Index 3 is formed by indexing the literals that appear in each RDF document. The indexing engine chosen was swish-e [3]. This is used for finding documents that contain certain strings, names or other identifiers, or for locating instances that are only identified by bNodes and literal inverse-functional properties, such as typical foaf:Person descriptions.

On many occasions a given schema will use a particular namespace prefix to denote classes and predicates that are defined within it, but this is not always the case, and even when it is the prefix is just a syntactic construct within the RDF/XML or RDF/N3 file, and has no associated semantics in the RDF data model.

Despite this we found that it is often possible to back-generate a likely prefix from predicates used in assertions in RDF documents. While this is not a perfect solution, it is functional for the common cases of this query form, such as ``tell me which documents describe http://www.ecs.soton.ac.uk/info/#person-00384, using predicates from the http://xmlns.com/foaf/0.1/ namespace''.

Querying

**Figure 1:** Example result format for a query on documents containing assertions relating to `http://example.org#alice`
$\includegraphics[scale=0.5]{results.eps}$

Queries are requested via an HTTP CGI interface. The query type (resource or literal) is indicated with an optional namespace argument. The return format is an RDF/XML document containing a set of rdfs:seeAlso assertions against the queried resource in the case of resource queries, and against a bNode in the case of literal queries. An example is shown in figure 1.

The results are ranked according to the Term Frequency * Inverse Document Frequency (TF*IDF [4]) function, though no investigation has been undertaken into the appropriateness of the function for this application.

Observations

**Figure 2:** Quantities of triples indexed, by arc namespace
$\includegraphics[scale=0.7]{chart/chart.ps}$

During the process of indexing the data we have observed an interesting distribution of triples according to their predicate namespace, as shown in figure 2. The subset of RDF that we have indexed is unlikely to be representative of the semantic web as a whole, but it demonstrates the minimum size of certain domains. However the figures must be taken at face value, as many popular schema reuse other namespaces where appropriate (for example Dublin Core in FOAF), whereas some data sets, such as the http://hyphen.info/ resource predominatly use a single namespace (http://www.aktors.org/ontology/portal# in this case) which makes them appear larger in comparison.

In addition, the portion of the semantic web indexed is unlikely to be representative, as the crawling is not complete. There are likely to be unlinked islands of RDF data that have not yet been reached by the crawling system. At the time of writing there are around 200,000 unindexed documents in the queue.

Figure 2 shows all the namespaces that have been found in the predicates of more than 1000 triples.
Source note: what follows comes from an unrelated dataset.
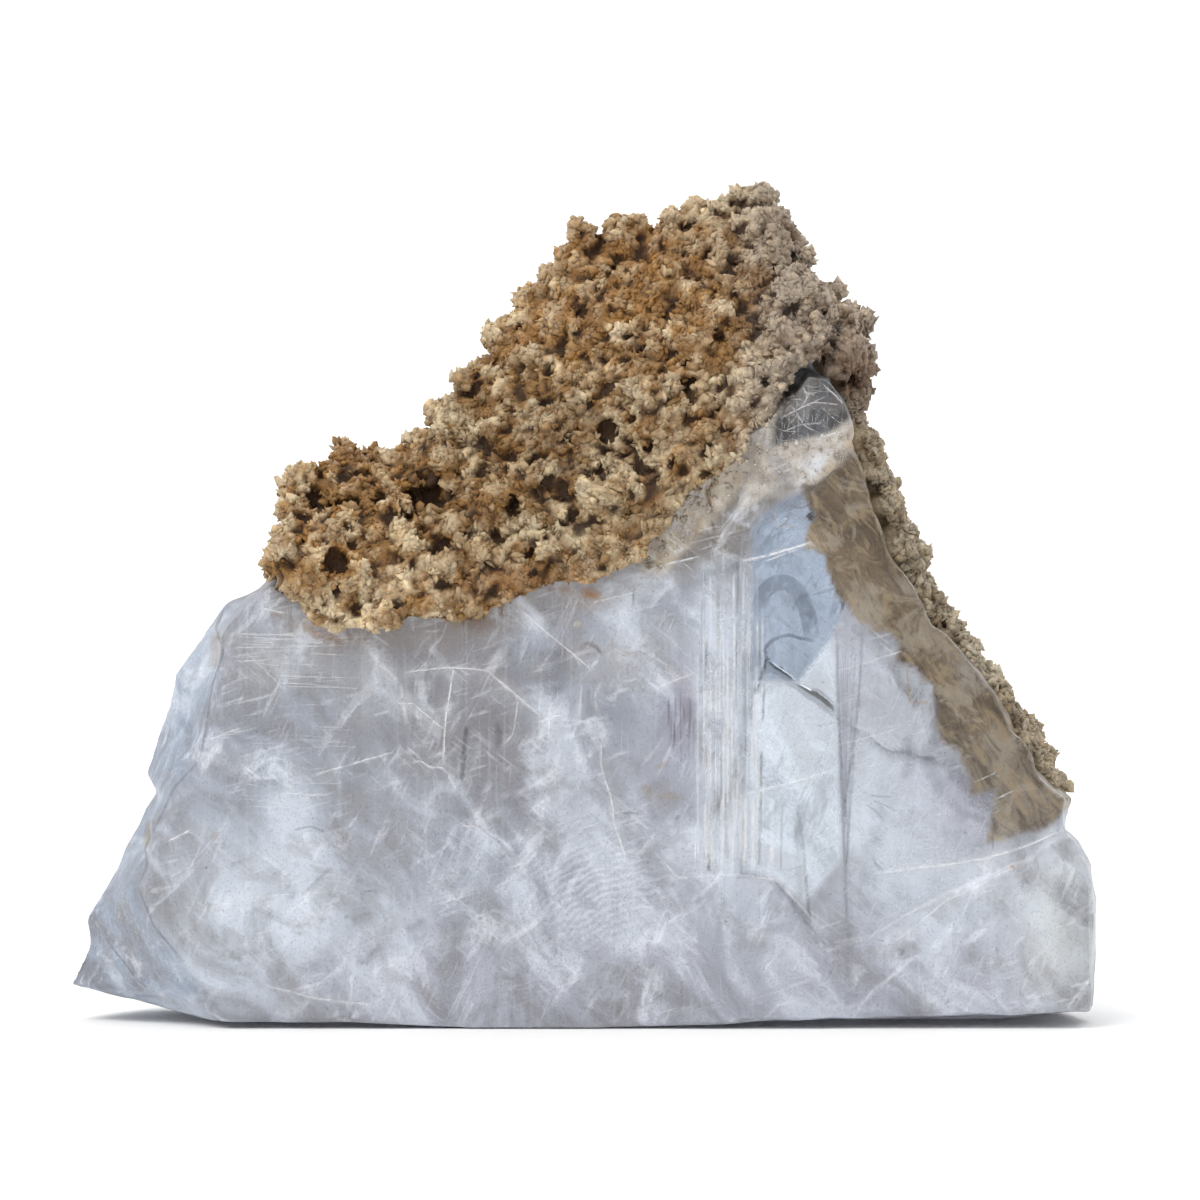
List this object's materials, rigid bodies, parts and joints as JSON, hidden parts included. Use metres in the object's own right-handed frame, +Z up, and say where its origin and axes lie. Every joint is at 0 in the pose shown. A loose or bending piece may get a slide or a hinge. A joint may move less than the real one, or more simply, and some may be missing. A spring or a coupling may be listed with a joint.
{
  "type": "selenite slab",
  "caption": "Clear gypsum (selenite) cleavage slab that stands on its flat base, with a sugary tan crust of small gypsum crystals on its upper bevel and along its back right edge.",
  "frame": {"origin": "under the middle of the whole part, at the level of the surface that it stands on", "axes": "+X along the base to the right, +Y from the front cleavage face to the back, +Z up"},
  "size_m": [0.2018, 0.0552, 0.1633],
  "materials": {
    "clear_gypsum": "clear to milky cleavage faces with inner veils and fractures",
    "sugary_gypsum": "rough sugary crystal crust, tan with whitish tips",
    "brown_gypsum": "rough brown crystal crust"
  },
  "bodies": {
    "root": {"slab": "clear_gypsum", "crust": "sugary_gypsum", "edge_crust": "brown_gypsum"}
  },
  "joints": []
}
The vertical scale is logarithmic to allow comparison of the wide range of sizes. The quantities of triples indexed so far, with predicates in the top five namespaces are shown below:

Namespace	No. of arcs
All	111,423,123
`http://xmlns.com/foaf/0.1/`	46,441,596
`http://purl.org/dc/elements/1.1/`	20,981,807
`http://www.w3.org/1999/02/22-rdf-syntax-ns#`	19,146,621
`http://www.w3.org/2000/01/rdf-schema#`	10,786,047
`http://www.aktors.org/ontology/portal#`	4,702,089

The most surprising figure here is probably the abundance of FOAF namespaced arcs, this appears to be largely due to the FOAF data automatically generated by services such as Live Journal (http://livejournal.com/) which, of the documents indexed so far account for 89% of the documents using the FOAF namespace.

Future Work

Future work on this project includes investigation of clustering techniques so that the indexes may be scaled beyond the level of 10⁹ triples. The existing system works well enough with 10⁸, but indexing and reteival time is starting to scale at a linear rate, so some distribution method is required to expand the index by another few orders of magnitude.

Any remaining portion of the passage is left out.